■ **RAW DATA**:
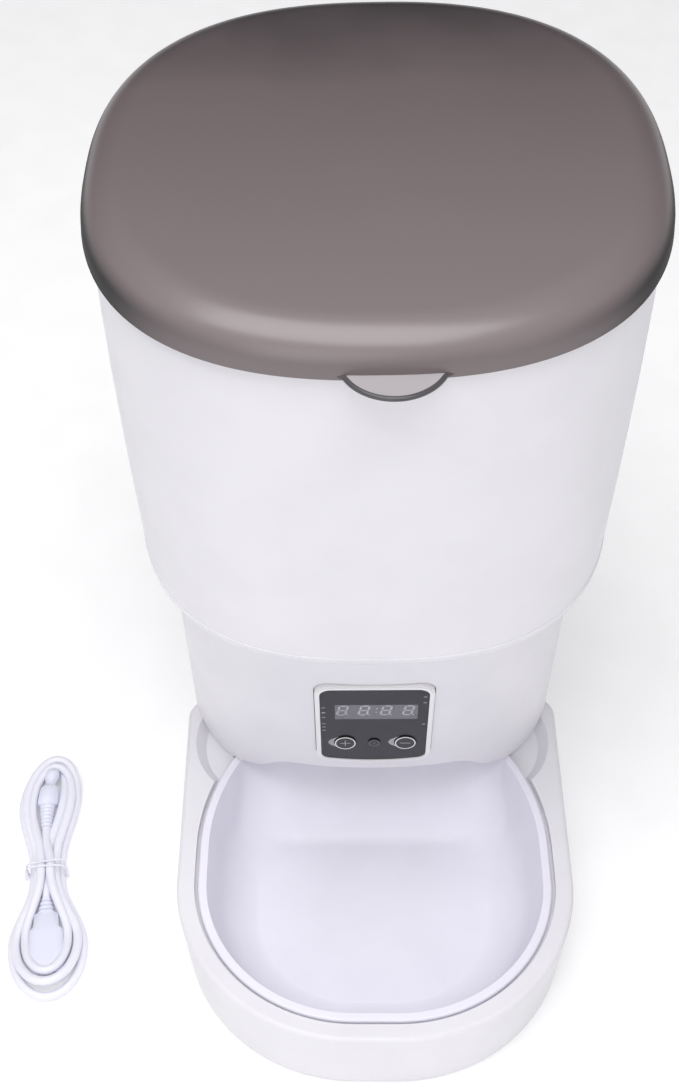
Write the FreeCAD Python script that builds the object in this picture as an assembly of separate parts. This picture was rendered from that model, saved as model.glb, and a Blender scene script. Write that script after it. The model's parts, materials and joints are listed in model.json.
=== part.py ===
import FreeCAD, Part
import math
import os
from FreeCAD import Placement, Rotation, Vector

# Automatic pet feeder: a tapered food hopper with a lift-off lid stands on a necked base.
# A motor turns a vaned dosing wheel under the hopper, and food drops down a chute, out of the
# mouth under the control panel and into a bowl that sits in the tray at the front.
# Millimetres, +Z up, front towards -Y. The pieces are drawn about the hopper's vertical axis and
# moved back by AXIS_Y, so that the origin is on the ground in the middle of the feeder.

os.makedirs("parts", exist_ok=True)

# ---- driving dimensions -------------------------------------------------------------------
LID_HALF_W = 113.0
LID_HALF_D = 118.3
LID_BOTTOM_Z = 346.1
LID_SKIRT_H = 2.4
LID_ROUND = 14.2
LID_WALL = 2.2
TAB_X = 5.0
TAB_HALF_W = 20.0
TAB_REACH = 11.5
SECTION_POWER = 2.44
HOPPER_WALL = 2.6
RIM_HALF_W = 110.0
RIM_HALF_D = 115.3
SEAM_Z = 192.6
SEAM_STEP = 0.5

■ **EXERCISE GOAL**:
Give back all the data exactly as written.

■ **RESULT OF THIS TASK**:
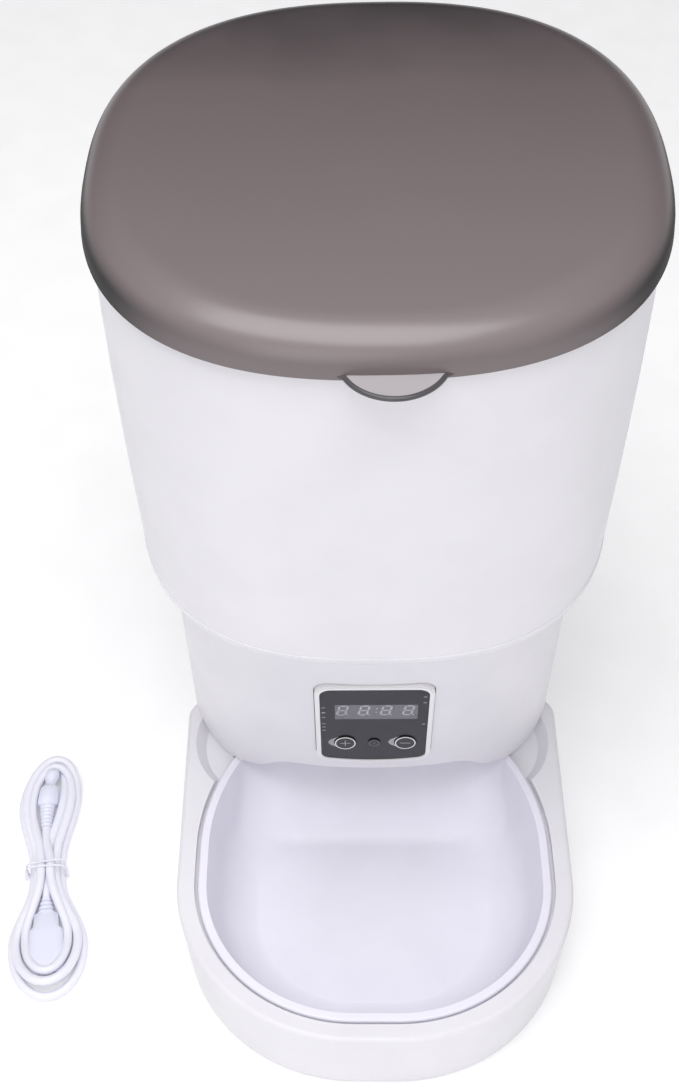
Write the FreeCAD Python script that builds the object in this picture as an assembly of separate parts. This picture was rendered from that model, saved as model.glb, and a Blender scene script. Write that script after it. The model's parts, materials and joints are listed in model.json.
=== part.py ===
import FreeCAD, Part
import math
import os
from FreeCAD import Placement, Rotation, Vector

# Automatic pet feeder: a tapered food hopper with a lift-off lid stands on a necked base.
# A motor turns a vaned dosing wheel under the hopper, and food drops down a chute, out of the
# mouth under the control panel and into a bowl that sits in the tray at the front.
# Millimetres, +Z up, front towards -Y. The pieces are drawn about the hopper's vertical axis and
# moved back by AXIS_Y, so that the origin is on the ground in the middle of the feeder.

os.makedirs("parts", exist_ok=True)

# ---- driving dimensions -------------------------------------------------------------------
LID_HALF_W = 113.0
LID_HALF_D = 118.3
LID_BOTTOM_Z = 346.1
LID_SKIRT_H = 2.4
LID_ROUND = 14.2
LID_WALL = 2.2
TAB_X = 5.0
TAB_HALF_W = 20.0
TAB_REACH = 11.5
SECTION_POWER = 2.44
HOPPER_WALL = 2.6
RIM_HALF_W = 110.0
RIM_HALF_D = 115.3
SEAM_Z = 192.6
SEAM_STEP = 0.5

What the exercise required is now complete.